What choices do you have? You can use the assurance practice from your existing partner. In a large program, this should be happening anyway; preferably as part of your contract with minimal additional cost since it’s supposedly good for the partner as well as good for you. In this case, the practice, while independent, still has the same basis in the underlying methodology; you might only get a better dressed fox. I look for a different point of view. The assurance practice of a different partner or an independent third party with large implementation experience is a good choice. This way there is no connection to the dollars per hour interest of the partner doing the heavy lifting and no preconceived notions of how things ought to work.

Agree on the measures that tell you this third party is keeping you on track such as mitigation plans being in place and executed accordingly, decisions being made at the right time/level and milestones being reached according to plan; even base a portion their fees on those measures.

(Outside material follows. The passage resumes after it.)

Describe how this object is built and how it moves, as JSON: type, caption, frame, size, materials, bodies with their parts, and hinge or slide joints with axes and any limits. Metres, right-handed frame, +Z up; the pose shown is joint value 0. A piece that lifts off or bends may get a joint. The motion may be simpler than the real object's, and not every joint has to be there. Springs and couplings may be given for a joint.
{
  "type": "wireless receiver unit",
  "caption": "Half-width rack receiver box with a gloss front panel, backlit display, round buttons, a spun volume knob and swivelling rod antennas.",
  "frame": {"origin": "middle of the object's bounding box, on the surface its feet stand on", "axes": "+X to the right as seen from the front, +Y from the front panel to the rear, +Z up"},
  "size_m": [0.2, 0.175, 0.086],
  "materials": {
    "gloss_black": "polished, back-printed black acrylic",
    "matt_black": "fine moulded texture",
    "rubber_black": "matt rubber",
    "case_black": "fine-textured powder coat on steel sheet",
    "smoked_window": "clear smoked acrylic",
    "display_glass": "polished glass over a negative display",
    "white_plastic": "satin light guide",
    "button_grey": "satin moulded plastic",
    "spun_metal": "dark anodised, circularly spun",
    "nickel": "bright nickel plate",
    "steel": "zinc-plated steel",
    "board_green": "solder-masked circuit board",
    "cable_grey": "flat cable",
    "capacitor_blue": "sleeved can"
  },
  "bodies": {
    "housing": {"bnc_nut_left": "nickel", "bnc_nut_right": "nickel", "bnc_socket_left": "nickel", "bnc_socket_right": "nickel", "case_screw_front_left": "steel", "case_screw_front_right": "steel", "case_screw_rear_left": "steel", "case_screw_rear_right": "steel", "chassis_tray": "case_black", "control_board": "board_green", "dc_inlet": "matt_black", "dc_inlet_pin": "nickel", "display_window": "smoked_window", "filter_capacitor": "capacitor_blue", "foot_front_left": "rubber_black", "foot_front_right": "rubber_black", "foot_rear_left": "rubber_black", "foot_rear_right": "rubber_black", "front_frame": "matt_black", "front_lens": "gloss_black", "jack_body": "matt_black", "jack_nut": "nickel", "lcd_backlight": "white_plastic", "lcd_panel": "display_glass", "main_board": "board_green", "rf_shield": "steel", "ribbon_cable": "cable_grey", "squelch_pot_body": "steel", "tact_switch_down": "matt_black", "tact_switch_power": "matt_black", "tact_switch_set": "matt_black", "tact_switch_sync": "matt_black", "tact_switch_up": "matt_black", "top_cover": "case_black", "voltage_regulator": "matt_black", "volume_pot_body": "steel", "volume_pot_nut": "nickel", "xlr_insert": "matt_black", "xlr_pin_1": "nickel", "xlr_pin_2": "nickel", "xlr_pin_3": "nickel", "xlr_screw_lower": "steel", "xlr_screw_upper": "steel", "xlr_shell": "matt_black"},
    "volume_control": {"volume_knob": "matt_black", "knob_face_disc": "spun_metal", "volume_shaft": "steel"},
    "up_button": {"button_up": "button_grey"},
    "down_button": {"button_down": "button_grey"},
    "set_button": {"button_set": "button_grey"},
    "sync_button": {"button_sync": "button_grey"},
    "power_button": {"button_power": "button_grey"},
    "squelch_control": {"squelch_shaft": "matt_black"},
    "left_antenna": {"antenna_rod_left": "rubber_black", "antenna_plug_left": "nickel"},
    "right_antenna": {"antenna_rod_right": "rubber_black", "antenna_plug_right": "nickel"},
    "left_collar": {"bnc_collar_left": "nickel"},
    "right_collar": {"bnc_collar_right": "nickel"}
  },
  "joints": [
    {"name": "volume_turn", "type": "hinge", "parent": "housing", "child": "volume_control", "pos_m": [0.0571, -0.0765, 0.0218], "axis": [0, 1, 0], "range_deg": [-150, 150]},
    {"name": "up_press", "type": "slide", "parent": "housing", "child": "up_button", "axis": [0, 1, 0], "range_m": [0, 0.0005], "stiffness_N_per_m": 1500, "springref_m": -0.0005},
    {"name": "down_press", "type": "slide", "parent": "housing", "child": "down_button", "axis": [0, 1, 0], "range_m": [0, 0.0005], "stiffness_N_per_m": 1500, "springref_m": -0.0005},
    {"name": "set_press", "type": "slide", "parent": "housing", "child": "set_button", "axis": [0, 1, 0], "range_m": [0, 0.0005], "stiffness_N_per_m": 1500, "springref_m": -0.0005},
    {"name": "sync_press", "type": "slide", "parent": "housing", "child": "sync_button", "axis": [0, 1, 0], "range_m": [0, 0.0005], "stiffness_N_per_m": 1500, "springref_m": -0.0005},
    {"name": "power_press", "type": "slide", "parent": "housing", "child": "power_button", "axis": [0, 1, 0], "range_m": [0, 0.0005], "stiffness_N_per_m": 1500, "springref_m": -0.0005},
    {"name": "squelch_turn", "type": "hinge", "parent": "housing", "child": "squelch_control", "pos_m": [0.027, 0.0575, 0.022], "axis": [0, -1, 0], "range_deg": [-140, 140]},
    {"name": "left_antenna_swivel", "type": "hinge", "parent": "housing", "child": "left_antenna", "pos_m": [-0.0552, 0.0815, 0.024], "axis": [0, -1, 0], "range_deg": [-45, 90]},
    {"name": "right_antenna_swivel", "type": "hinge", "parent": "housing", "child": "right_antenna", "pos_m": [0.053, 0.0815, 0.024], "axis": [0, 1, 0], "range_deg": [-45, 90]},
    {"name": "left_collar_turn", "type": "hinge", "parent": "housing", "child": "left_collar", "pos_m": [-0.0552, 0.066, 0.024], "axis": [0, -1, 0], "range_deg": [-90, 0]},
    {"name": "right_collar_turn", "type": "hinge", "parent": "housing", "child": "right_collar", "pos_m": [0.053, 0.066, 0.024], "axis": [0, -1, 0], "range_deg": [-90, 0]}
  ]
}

As a colleague and I discussed, there are no insurance policies for large scale transformational change programs. Using a third party to tell it like it is allows you to keep on top of all the partners and your own resources and actions. They set you up to run your partners as opposed to having them run you.

As the saying goes, an ounce of prevention is worth a pound of cure.  You can take action toward insuring you are in the successful 40% of transformation programs.

Hens produce a lot of value over the long term. Make sure yours are protected from the foxes.